Jean-Paul Sartre y Simone de Beauvoir durante su visita a Cuba, en marzo de 1960. José Álvarez Baragaño (primero de derecha a izquierda) y Carlos Franqui, dos de sus anfitriones en el periódico Revolución. Foto: archivo del autor.

Debe haber sido a fines del setenta o incluso principios de 1971. Cuenta que un día recibió una carta donde se le pedía telefonear al hotel Hilton de Roma. Allí aguardaba la comunicación un “editor” estadounidense, con el que luego se reunió en el Café Canova, donde conoció al supuesto editor, en verdad un asistente del presidente Nixon. Lo había ubicado dado que lo consideraban “la única persona capaz de no tener miedo” para hacerle llegar un mensaje presidencial a Fidel Castro y a Celia Sánchez: Nixon estaba interesado en visitar La Habana, iniciando así un recorrido que planeaba y que al final realizó entre 1972 y 1973 por China y la Unión Soviética.

Luego de movimientos certeros para hacer llegar el pedido, y entregada la comunicación formal, Franqui dice haber tenido respuestas de quien fuera su amiga, Celia Sánchez: “había confirmado la intención del presidente Nixon de comenzar las conversaciones y de iniciar sus viajes por La Habana, pero a Fidel Castro no le parecía oportuno ni una cosa ni la otra”.

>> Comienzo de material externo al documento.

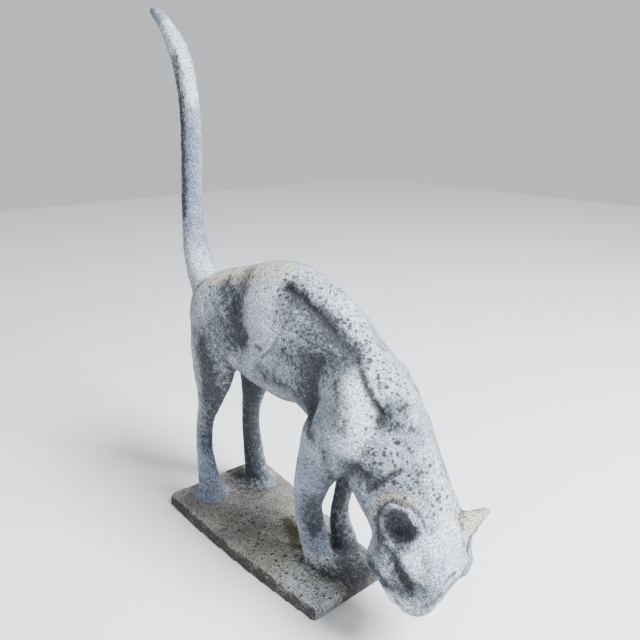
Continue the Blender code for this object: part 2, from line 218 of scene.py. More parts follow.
# %% Carve the strokes
STROKES = (
    # what it is, its line on the surface, its reach and its depth in metres
    ("chisel dent", ((0.039, -0.051, 0.347), (0.053, -0.051, 0.344)), 0.0053, 0.0022),
    ("chisel ridge upper", ((0.003, -0.041, 0.339), (0.045, -0.051, 0.356), (0.076, -0.050, 0.366)), 0.0033, -0.0016),
    ("chisel ridge lower", ((0.076, -0.051, 0.364), (0.061, -0.052, 0.348), (0.042, -0.049, 0.332), (0.022, -0.047, 0.323)), 0.0033, -0.0016),
    ("chisel dent low", ((0.052, -0.050, 0.334), (0.074, -0.052, 0.351)), 0.0039, 0.0014),
    ("hip line", ((-0.062, -0.034, 0.403), (-0.048, -0.037, 0.395), (-0.035, -0.041, 0.382)), 0.0036, -0.0010),
    ("hip furrow", ((-0.054, -0.032, 0.404), (-0.039, -0.035, 0.393), (-0.024, -0.041, 0.376)), 0.0042, 0.0012),
    ("thigh furrow", ((-0.079, -0.047, 0.382), (-0.057, -0.051, 0.367), (-0.044, -0.052, 0.349)), 0.0043, 0.0010),
    ("thigh furrow rear", ((-0.090, -0.053, 0.373), (-0.075, -0.056, 0.351), (-0.072, -0.055, 0.324)), 0.0044, 0.0008),
    ("rump furrow", ((-0.049, -0.013, 0.424), (-0.045, -0.022, 0.415), (-0.045, -0.031, 0.402)), 0.0043, 0.0009),
    ("spine groove", ((0.066, -0.016, 0.426), (0.102, -0.015, 0.415), (0.132, -0.012, 0.401), (0.155, -0.011, 0.384), (0.178, -0.007, 0.368)), 0.0050, 0.0020),
    ("groove lip", ((0.067, -0.012, 0.432), (0.101, -0.010, 0.423), (0.132, -0.007, 0.408), (0.153, -0.004, 0.393), (0.173, 0.000, 0.376)), 0.0050, -0.0010),
    ("shoulder slot", ((0.189, -0.006, 0.361), (0.211, -0.017, 0.349), (0.224, -0.020, 0.337), (0.232, -0.017, 0.324), (0.239, -0.013, 0.313)), 0.0035, 0.0026),
    ("shoulder slot lip", ((0.195, -0.003, 0.359), (0.215, -0.012, 0.351), (0.225, -0.014, 0.338), (0.234, -0.010, 0.325)), 0.0035, -0.0010),
    ("shoulder ring", ((0.200, 0.002, 0.360), (0.212, -0.012, 0.352), (0.223, -0.014, 0.341), (0.225, -0.001, 0.341)), 0.0029, 0.0008),
    ("collar crease", ((0.242, -0.032, 0.220), (0.257, -0.030, 0.236), (0.268, -0.024, 0.248), (0.276, -0.017, 0.256)), 0.0034, 0.0020),
    ("collar lip", ((0.253, -0.035, 0.222), (0.267, -0.031, 0.237), (0.279, -0.020, 0.249)), 0.0046, -0.0010),
    ("chest scratch", ((0.223, -0.043, 0.256), (0.232, -0.035, 0.247), (0.249, -0.032, 0.246)), 0.0023, -0.0008),
    ("chest scratch low", ((0.225, -0.038, 0.249), (0.238, -0.035, 0.245), (0.247, -0.033, 0.240)), 0.0023, 0.0010),
    ("elbow line", ((0.187, -0.060, 0.259), (0.190, -0.057, 0.241), (0.187, -0.044, 0.214)), 0.0036, 0.0014),
    ("shoulder streak a", ((0.184, -0.037, 0.337), (0.199, -0.047, 0.325), (0.204, -0.055, 0.304)), 0.0035, 0.0010),
    ("shoulder streak b", ((0.209, -0.043, 0.331), (0.217, -0.048, 0.316), (0.218, -0.054, 0.297)), 0.0034, 0.0010),
    ("foreleg line", ((0.140, -0.034, 0.292), (0.162, -0.055, 0.281), (0.171, -0.061, 0.256)), 0.0037, 0.0009),
    ("hind leg check", ((-0.128, -0.045, 0.146),), 0.0025, 0.0008),
    ("far hind check", ((-0.129, 0.033, 0.122), (-0.119, 0.049, 0.121)), 0.0026, 0.0008),
    ("far hind crease", ((-0.105, 0.033, 0.037), (-0.093, 0.037, 0.026), (-0.077, 0.034, 0.022)), 0.0043, 0.0020),
    ("pit upper", ((0.266, -0.013, 0.286),), 0.0034, 0.0026),
    ("pit lower", ((0.269, -0.017, 0.272),), 0.0025, 0.0018),
    ("pit small", ((0.323, -0.022, 0.187),), 0.0017, 0.0015),
    ("tail flake a", ((-0.232, -0.012, 0.748), (-0.222, -0.013, 0.741)), 0.0059, 0.0016),
    ("tail flake b", ((-0.207, -0.014, 0.725), (-0.200, -0.013, 0.716)), 0.0058, 0.0016),
    ("tail flake c", ((-0.194, -0.013, 0.702), (-0.190, -0.013, 0.689)), 0.0058, 0.0014),
    ("tail lip", ((-0.222, -0.011, 0.750), (-0.201, -0.010, 0.727), (-0.191, -0.010, 0.708)), 0.0037, -0.0009),
    ("tail seam", ((-0.191, 0.005, 0.714), (-0.179, 0.004, 0.672), (-0.176, 0.003, 0.630)), 0.0037, 0.0007),
    ("slab crack", ((0.138, 0.038, 0.026), (0.157, 0.039, 0.022), (0.180, 0.034, 0.021)), 0.0022, 0.0012),
    ("slab ridge", ((0.004, 0.007, 0.022), (0.042, -0.008, 0.022)), 0.0023, -0.0009),
    ("mouth", ((0.299, -0.039, 0.102), (0.313, -0.042, 0.104), (0.321, -0.039, 0.102)), 0.0029, 0.0016),
    ("ear back crease", ((0.264, -0.036, 0.209), (0.256, -0.036, 0.188), (0.269, -0.043, 0.180)), 0.0035, 0.0014),
    ("neck streak", ((0.255, -0.036, 0.196), (0.266, -0.036, 0.211), (0.273, -0.033, 0.223)), 0.0029, -0.0008),
    ("left ear edge", ((0.338, 0.037, 0.177), (0.336, 0.030, 0.167)), 0.0023, 0.0012),
    ("left brow", ((0.345, 0.017, 0.146), (0.344, 0.002, 0.144), (0.344, -0.009, 0.142), (0.341, -0.014, 0.124), (0.338, -0.022, 0.111)), 0.0028, 0.0020),
    ("right eye", ((0.306, -0.049, 0.159), (0.310, -0.045, 0.147), (0.317, -0.041, 0.135)), 0.0045, 0.0024),
    ("right eye lid", ((0.305, -0.047, 0.171), (0.317, -0.046, 0.166), (0.325, -0.041, 0.151)), 0.0044, -0.0012),
    ("cheek hollow", ((0.277, -0.046, 0.121), (0.299, -0.052, 0.132)), 0.0058, 0.0018),
    ("jaw line", ((0.268, -0.052, 0.143), (0.277, -0.049, 0.133), (0.287, -0.045, 0.119)), 0.0035, 0.0016),
    ("nose side", ((0.330, -0.031, 0.162), (0.332, -0.033, 0.144), (0.328, -0.035, 0.123)), 0.0044, 0.0010),
    ("paw toe a", ((0.142, -0.023, 0.022), (0.133, -0.019, 0.026)), 0.0021, 0.0012),
    ("paw toe b", ((0.147, -0.014, 0.022), (0.141, -0.012, 0.029)), 0.0021, 0.0012),
    ("foot fold", ((0.091, -0.016, 0.022), (0.119, -0.022, 0.027)), 0.0044, 0.0010),
    ("shoulder foot hollow", ((0.230, -0.036, 0.234), (0.240, -0.034, 0.227)), 0.0047, 0.0015),
)

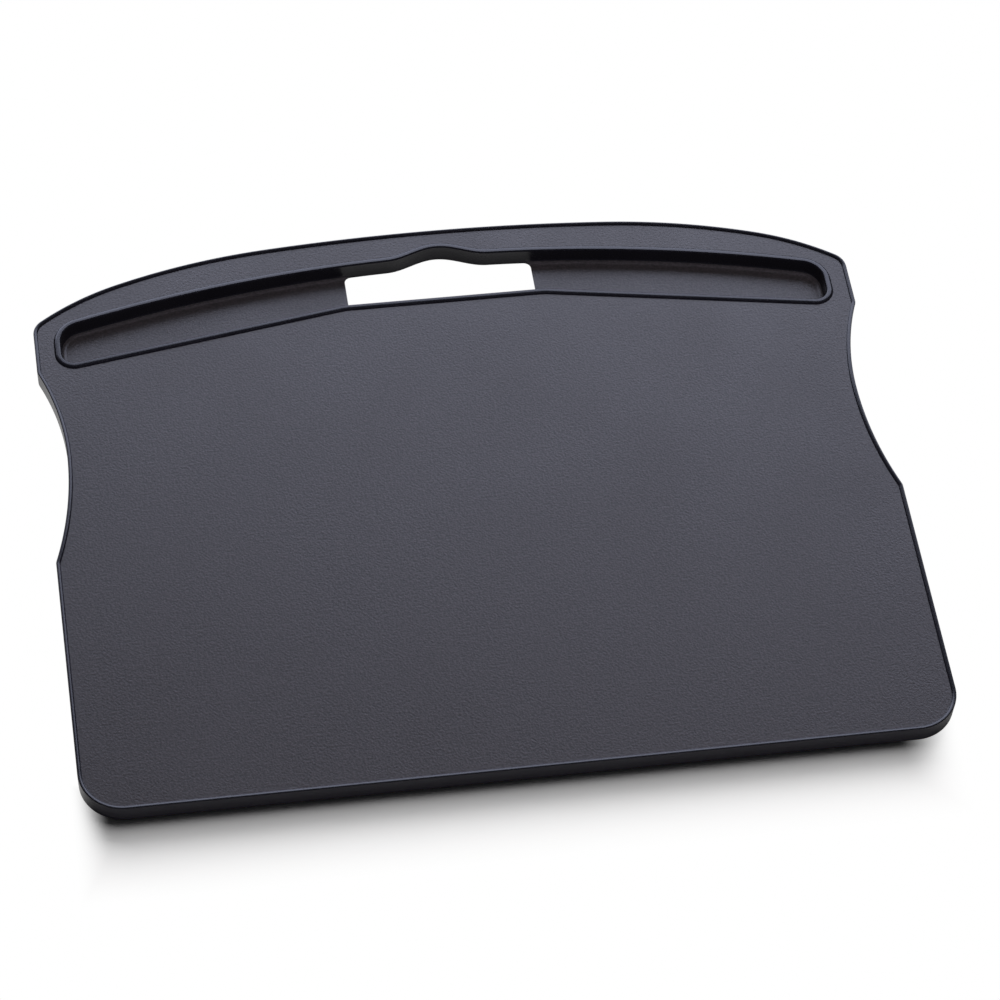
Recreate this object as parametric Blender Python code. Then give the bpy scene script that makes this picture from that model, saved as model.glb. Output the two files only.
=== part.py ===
"""Laptop tray: a moulded top shell with its outer wall, pen trough and carry slot, the
base panel set into it, the screws that join them and the rubber feet that it stands on.

Units are metres, +Z is up and the user's side faces -Y. The origin lies on the
surface that the tray stands on, under the middle of the tray.
"""
import bpy
import bmesh
from math import asin, atan2, cos, pi, sin, sqrt, tan
from mathutils import Vector

# Plan of the tray
tray_width = 0.450
tray_depth = 0.356
front_corner_radius = 0.023
back_corner_radius = 0.011

# Waist drawn in on each side, its three places as shares of the depth from the front
waist_inset = 0.0114
waist_front_share = 0.432
waist_middle_share = 0.624
waist_back_share = 0.785
waist_corner_radius = 0.006

# Arched back edge: three arcs that meet at shares of the half width
crown_radius = 1.180
crown_share = 0.422
shoulder_radius = 0.374
shoulder_share = 0.791
end_radius = 0.154

# Heights, from the standing surface up
foot_stand = 0.0010
trough_floor_thickness = 0.0016
trough_drop = 0.0097
deck_thickness = 0.0022

# Beads round the deck and round the trough: a rounded edge over the wall, a flat crest
# and a quarter-round slope, as wide as the bead is high, down to the deck
bead_height = 0.0010
bead_edge_round = 0.0006
bead_crest_width = 0.0007
trough_bead_round = 0.0009
trough_crest_width = 0.0014

# Outer wall, and the panel set into it
wall_thickness = 0.0024
wall_draft = 0.0003
wall_bottom_round = 0.0010
panel_thickness = 0.0018
clearance = 0.0003

# Pen trough, set out along the top of its wall
trough_end_margin = 0.0140
back_band = 0.0190
trough_back_radius = 0.800
trough_middle_width = 0.0288
trough_end_width = 0.0255
trough_flat_margin = 0.003
trough_kink_radius = 0.040
trough_front_corner = 0.007
trough_back_corner = 0.013
trough_wall_draft = 0.00035
trough_wall_thickness = 0.0022
trough_fillet = 0.0028

# Carry slot with its finger notch
slot_width = 0.1041
slot_corner_radius = 0.004
slot_setback = 0.0002
slot_bottom_round = 0.0013
notch_half_width = 0.028
notch_height = 0.0065

# Ribs inside
rib_thickness = 0.0016
rib_depth = 0.0030
rib_column_shares = (-0.756, -0.378, 0.0, 0.378, 0.756)
rib_row_gaps = 3
rib_end_margin = 0.010
front_row_margin = 0.022
rear_row_margin = 0.020
base_rib_height = 0.0021

# Self-tapping screws and what holds them
screw_diameter = 0.0030
screw_head_diameter = 0.0060
screw_head_sink = 0.0002
screw_head_round = 0.0005
screw_tip_length = 0.0012
screw_tip_clearance = 0.0005
recess_depth = 0.0022
cup_wall = 0.0015
cup_roof = 0.0016
boss_wall = 0.0016
bore_skin = 0.0012
drive_length = 0.0032
drive_width = 0.0009
drive_depth = 0.0010
back_screw_share = 0.533

# Rubber feet in shallow seats
foot_diameter = 0.014
foot_seat_depth = 0.0008
foot_edge_round = 0.0004
front_foot_margin = 0.030
middle_foot_share = 0.47
back_foot_share = 0.66
back_foot_margin = 0.0135

# Cuts run past the faces that they open by this much
overrun = 0.0020

# Finishes, each a linear colour and a roughness
deck_colour, deck_roughness = (0.030, 0.031, 0.036), 0.45
panel_colour, panel_roughness = (0.020, 0.020, 0.024), 0.35
steel_colour, steel_roughness = (0.060, 0.060, 0.065), 0.40
rubber_colour, rubber_roughness = (0.025, 0.025, 0.025), 0.85

# How finely the round shapes are cut into facets
corner_steps = 7
kink_steps = 3
waist_steps = 6
arch_steps = 6
trough_arc_steps = 5
trough_run_steps = 6
notch_steps = 12
small_round_steps = 3
screw_sides = 12
foot_sides = 24

# Ways across a section, whose first number grows inward from the outline
INWARD, OUTWARD, UP, DOWN = (1, 0), (-1, 0), (0, 1), (0, -1)

# Levels and lines that follow from the sizes above
half_width = tray_width / 2
front_y = -tray_depth / 2
back_y = tray_depth / 2
panel_top = foot_stand + panel_thickness
trough_floor = foot_stand + trough_floor_thickness
crest = trough_floor + trough_drop
deck_top = crest - bead_height
deck_underside = deck_top - deck_thickness
bead_width = bead_edge_round + bead_crest_width + bead_height
trough_bead_width = trough_bead_round + trough_crest_width + bead_height
recess_roof = foot_stand + recess_depth
cup_top = recess_roof + cup_roof
boss_bottom = cup_top + clearance
bore_top = deck_top - bore_skin
trough_half_length = half_width - trough_end_margin
trough_back_y = back_y - back_band
trough_front_y = trough_back_y - trough_middle_width
trough_end_drop = trough_back_radius - sqrt(trough_back_radius ** 2 - trough_half_length ** 2)
trough_front_fall = trough_end_drop + trough_end_width - trough_middle_width
slot_half = slot_width / 2
trough_flat_half = slot_half + trough_flat_margin
front_row_y = front_y + front_row_margin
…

Así acabó este otro capítulo en la vida de un hombre, cuya labor fue fundamental en materia de comunicación y cultura en los primeros años de la Revolución hasta que chocó con la metodología que en la Isla se calcaba de la Unión Soviética. Ahí están sus libros y todavía en bibliotecas parte de su legado que lo hacen testigo y protagonista de una parte de la historia de Cuba, de un país conmovido por una Revolución. Ejemplifica de alguna manera el caso del creador-luchador, del funcionario-libertario, del arte y la política, dilema que conoció lo suficientemente bien como para hacernos una advertencia: la lucha más profunda en Cuba era y sigue siendo entre la rumba y la burocracia, es decir entre la espontaneidad y la franqueza contra el compromiso supuesto y el fingimiento.